Malgré tout, il veille à bien nourrir son animal, bien que le prix d’un sac d’orge soit passé de trois à 50 shekels.

« Plus précieux que l’or »

Depuis le début de la guerre en octobre 2023, déclenchée par une attaque sans précédent du Hamas contre Israël, l’État hébreu a renforcé un blocus déjà en place depuis 2007, compliquant encore la distribution d’aide et de marchandises.

En plus des combats incessants, les 2,4 millions d’habitants de Gaza subissent des pénuries sévères de carburant, de nourriture et de médicaments.

Un récent rapport des Nations unies avertit d’une famine imminente dans le nord du territoire, tandis que l’UNRWA, l’agence de l’ONU pour les réfugiés palestiniens, signale que les aides humanitaires sont à leur plus bas niveau depuis des mois.

Dans ce contexte, Youssef Mohammed, 23 ans, déplacé du nord de Gaza à Khan Younès dans le sud, affirme que son âne est devenu une « bouée de sauvetage » pour sa famille. « Quand la guerre a commencé, les frais de transport en voiture étaient exorbitants. Je n’avais pas d’autre option que de compter sur mon âne.

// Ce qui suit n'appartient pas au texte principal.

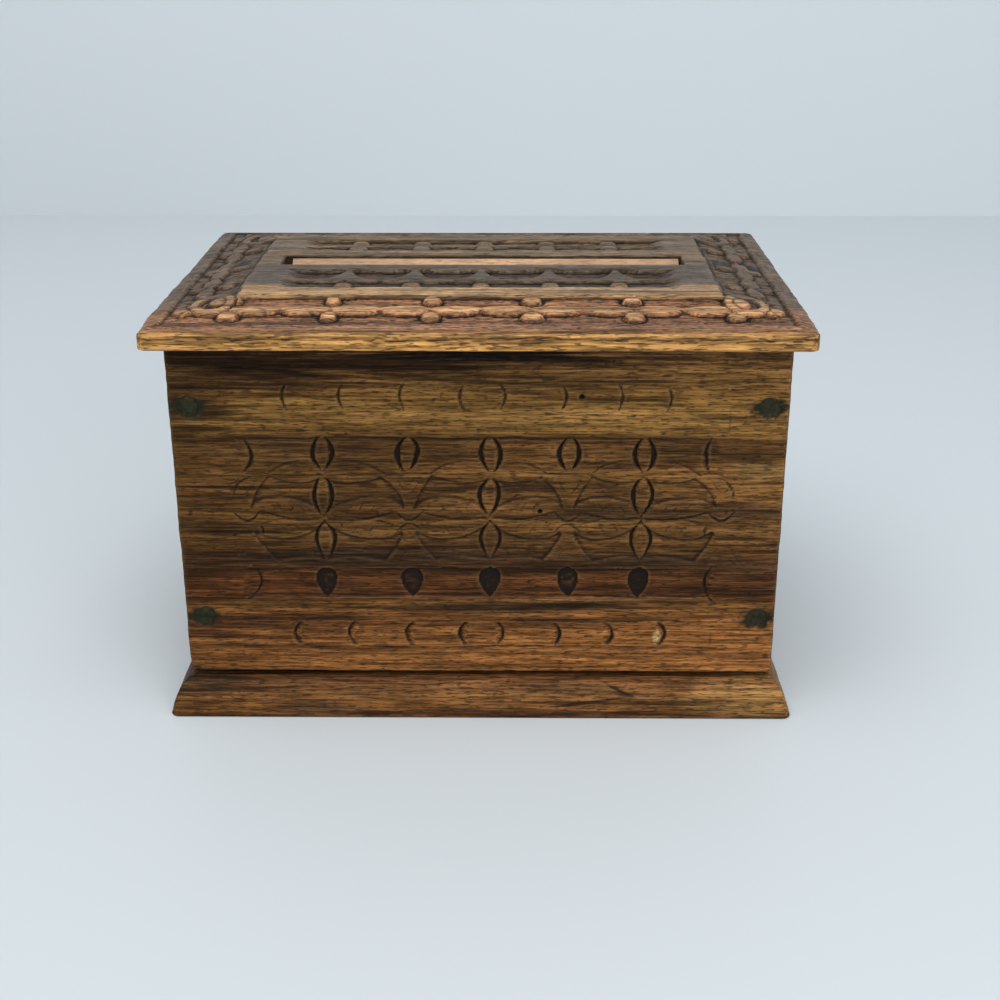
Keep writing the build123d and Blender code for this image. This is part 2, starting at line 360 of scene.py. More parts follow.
def carved_masks(depth, ring):
    """Masks over a grid of depths in mm, with zeros for the rest of each ring. Hollow is the share of 1.2 mm,
    crease and edge are how far the depth lies under and over its mean nearby."""
    # Crease and hollow darken the colour as grime and painted shade, and edge lightens it as wear and a
    # painted highlight
    near = blurred(depth, 2)
    fine, wide = depth - near, near - blurred(depth, 7)
    crease = np.clip(fine / 0.12, 0, 1) * 0.85 + np.clip(wide / 0.25, 0, 1) * 0.15
    masks = {
        "hollow": np.clip(depth / 1.2, 0, 1),
        "crease": np.clip(crease, 0, 1),
        "edge": np.clip(-fine / 0.14, 0, 1),
    }
    blank = np.zeros((len(depth), ring - depth.shape[1]))
    return {mask: np.concatenate([values, blank], 1) for mask, values in masks.items()}


def make_piece(name, points, faces, masks, sharp_degrees=42):
    """A mesh object from points in mm and lists of faces, with its masks as attributes. The faces are turned
    round if the volume that they hold, a sum of tetrahedra from the origin, comes out below zero."""
    corners = [np.asarray(group) for group in faces]
    volume = 0.0
    for group in corners:
        a = points[group[:, 0]]
        for k in range(1, group.shape[1] - 1):
            b, c = points[group[:, k]], points[group[:, k + 1]]
            volume += np.einsum("ij,ij->i", a, np.cross(b, c)).sum()
    if volume < 0:
        corners = [group[:, ::-1] for group in corners]
    mesh = bpy.data.meshes.new(name)
    sizes = np.concatenate([np.full(len(group), group.shape[1]) for group in corners])
    loops = np.concatenate([group.ravel() for group in corners])
    mesh.vertices.add(len(points))
    mesh.vertices.foreach_set("co", (points * MM).astype(np.float32).ravel())
    mesh.loops.add(len(loops))
    mesh.loops.foreach_set("vertex_index", loops.astype(np.int32))
    mesh.polygons.add(len(sizes))
    mesh.polygons.foreach_set("loop_start", (np.cumsum(sizes) - sizes).astype(np.int32))
    mesh.update(calc_edges=True)
    mesh.validate()
    for mask, values in masks.items():
        full = np.zeros(len(points), np.float32)
        full[: values.size] = values.ravel()
        mesh.attributes.new(mask, "FLOAT", "POINT").data.foreach_set("value", full)
    mesh.shade_smooth()
    mesh.set_sharp_from_angle(angle=math.radians(sharp_degrees))
    piece = bpy.data.objects.new(name, mesh)
    bpy.context.scene.collection.objects.link(piece)
    return piece


def tube_faces(stations, ring):
    """Quads between neighbouring rings of points, and one face each over the first and the last ring."""
    i, j = np.meshgrid(np.arange(stations - 1), np.arange(ring), indexing="ij")
    k = (j + 1) % ring
    quads = np.stack([i * ring + j, (i + 1) * ring + j, (i + 1) * ring + k, i * ring + k], -1).reshape(-1, 4)
    first = np.arange(ring)[None, :]
    last = np.arange(stations * ring - 1, (stations - 1) * ring - 1, -1)[None, :]
    return quads, first, last


def repeated(places, count):
    """A grid that holds the places, one to a row, in each of its columns."""
    return np.repeat(places[:, None], count, 1)


def swept(name, ring_x, ring_y, ring_z, masks, faces=None):
    """A piece whose section, one ring of points to a row, is carried from row to row."""
    points = np.stack([ring_x, ring_y, ring_z], -1).reshape(-1, 3)
    return make_piece(name, points, faces or tube_faces(*ring_x.shape), masks)


# Shapes of the carving, as functions of a place (u, v) on the face


def arch(share):
    """Rises from 0 at both ends to 1 in the middle: 4 t (1 - t)."""
    share = np.clip(share, 0, 1)
    return 4 * share * (1 - share)


def round_petal(u, v, centre, half_u, half_v):
    """Distance inside an ellipse, about right near its edge: one less the scaled radius, times the lesser
    half size."""
    radius = np.hypot((u - centre[0]) / half_u, (v - centre[1]) / half_v)
    return (1 - radius) * np.minimum(half_u, half_v)


def stroke(u, v, start, end, bow, left, right, depth, taper=0.5):
    """Depth of one tool cut. Its line is a parabola bowed to the left of the chord from start to end, its
    depth falls in a straight slope over the widths left and right of the line, and both fade to the ends by
    4 t (1 - t) to the power of the taper."""
    du, dv = end[0] - start[0], end[1] - start[1]
    length = math.hypot(du, dv)
    bulge = arch(((u - start[0]) * du + (v - start[1]) * dv) / length**2)
    aside = ((v - start[1]) * du - (u - start[0]) * dv) / length - bow * bulge
    fade = bulge**taper
    width = np.where(aside > 0, left, right) * fade
    return depth * fade * np.clip(1 - np.abs(aside) / np.maximum(width, 1e-6), 0, 1)


def cut_with(u, v, depth, strokes):
    """The depth with tool cuts added, each given as the arguments of a stroke: the deepest counts."""
    return np.maximum.reduce([depth, *(stroke(u, v, *cut) for cut in strokes)])


def sunk_ground(raised, edge, ground, wall, fade, lift=0.25):
    """Depth round raised shapes: their faces swell from the edge's depth, and outside them the ground drops
    within the wall's width and comes up again by the lift with distance."""
    away = np.maximum(-raised, 0)
    face = edge * np.exp(-np.maximum(raised, 0) / 0.6)
    drop_off = np.clip(away / wall, 0, 1) * (1 - lift + lift * np.exp(-away / fade))
    return np.where(raised > 0, face, edge + (ground - edge) * drop_off)


# Heights on the carved faces, in mm above the table: the frieze, its rows of upright leaves, its rows of
# cells, its middle line, and the rows of single marks with the scribed lines by the lower one
FRIEZE_LOW, FRIEZE_HIGH = 30.3, 71.2
CELLS_LOW, CELLS_HIGH = 38.0, 62.6
HIGH_LEAVES = (62.6, 71.4)
UPPER_LEAVES = (51.5, 61.4)
LOWER_LEAVES = (39.7, 49.6)
DROPS = (30.2, 38.1)
MIDDLE = 50.85
TOP_MARKS = (77.6, 83.9)
LOW_MARKS = (17.4, 23.7)
MARK_LINES = ((24.2, 0.26), (17.0, 0.2))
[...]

Dieu merci, je l’avais quand nous avons été forcés d’évacuer », témoigne-t-il.

Les charrettes tirées par des ânes servent également à transporter les blessés ou les morts dans un conflit ayant fait plus de 44 200 victimes à Gaza.

Mouhammad Abou Alyan, 70 ans, de Khan Younès, explique que l’âne est devenu « le seul moyen de sauver des vies, de transporter les blessés et de livrer des vivres et des médicaments ».

Pour Hassani Abou Warda, 62 ans, dont la maison a été détruite par les bombardements israéliens à Jabalia dans le nord de Gaza, la charrette est un moyen de fuir le danger. Après avoir attendu 14 heures, il a pu transporter sa mère âgée, ses enfants et ses 20 petits-enfants grâce à une charrette tirée par un âne. « L’âne est devenu plus précieux que l’or », conclut-il.